There’s certainly plenty out there, but experience has shown us that not all of these Frankenstein creations work;which is why we were thrilled with how heavenly – yes, heavenly – Tortina’s Mango Konafa turned out to be.
Paying a visit to Tortina’s Maadi branch, we were immediately struck by the succulent selection of crisp, amber-colour konafa dishes with more toppings and fillings than the mind can comprehend.
Tortina’s konafa specialties include Konafa Mars Cheesecake, Black Forest Konafa, Nutella-layered Konafa Bowl and a rather tempting Strawberry and Cream filled Crispy Konafa.
One of the pleasant staff members recommended the Mango Panna Cotta pyrex (210LE) – Tortina’s signature dessert dish this Ramadan comprising of konafa, fresh cream, Panna Cotta and fresh mangoes. Naturally we dared not say no, because, well, you try saying no that.

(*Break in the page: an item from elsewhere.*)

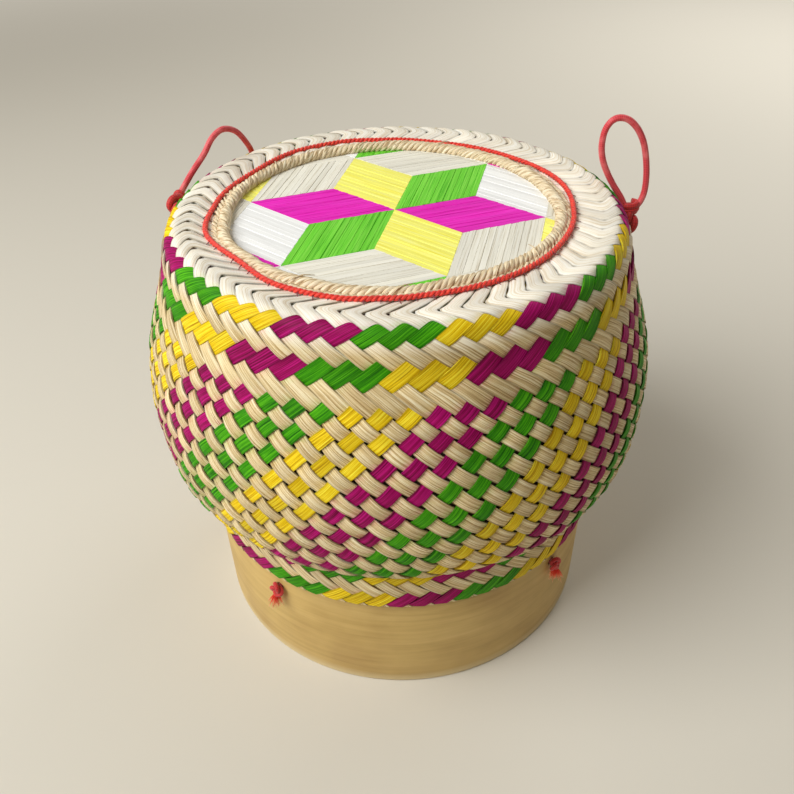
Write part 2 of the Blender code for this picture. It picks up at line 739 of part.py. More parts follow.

While the combination of konafa with cream and/or mango is one of the more widely accepted of these Ramadan variations, this one had one intriguing addition; mango flavoured panna cotta.
So, here’s how it goes; a layer of fresh cream anchors the creation, which is topped by a layer of fresh mangoes; on top of that is the konafa, while on top of that, is the panna cotta. While panna cotta’s jelly-like consistency may not be the first thing you’d want to pair with konafa, the whole thing works. So fresh, so smooth and so flavourful, the panna cotta instantly melted in our mouths, though, overall, the dessert needed a few more mango slices.
In addition to konafa, Tortina also offers a wide selection of traditional Egyptian sweets and desserts, including basbousa and katayef available in different sizes and prices— 55LE for small platters, 65LE for medium sized ones and 75LE for bigger platters.
Many bemoan these kooky twists on traditional favourites and few execute them as well as Tortina has this year. They haven’t simply bunged a load of ingredients on a konafa; these creations have been though through, they’ve been crafted and, maybe most importantly, they’re unique.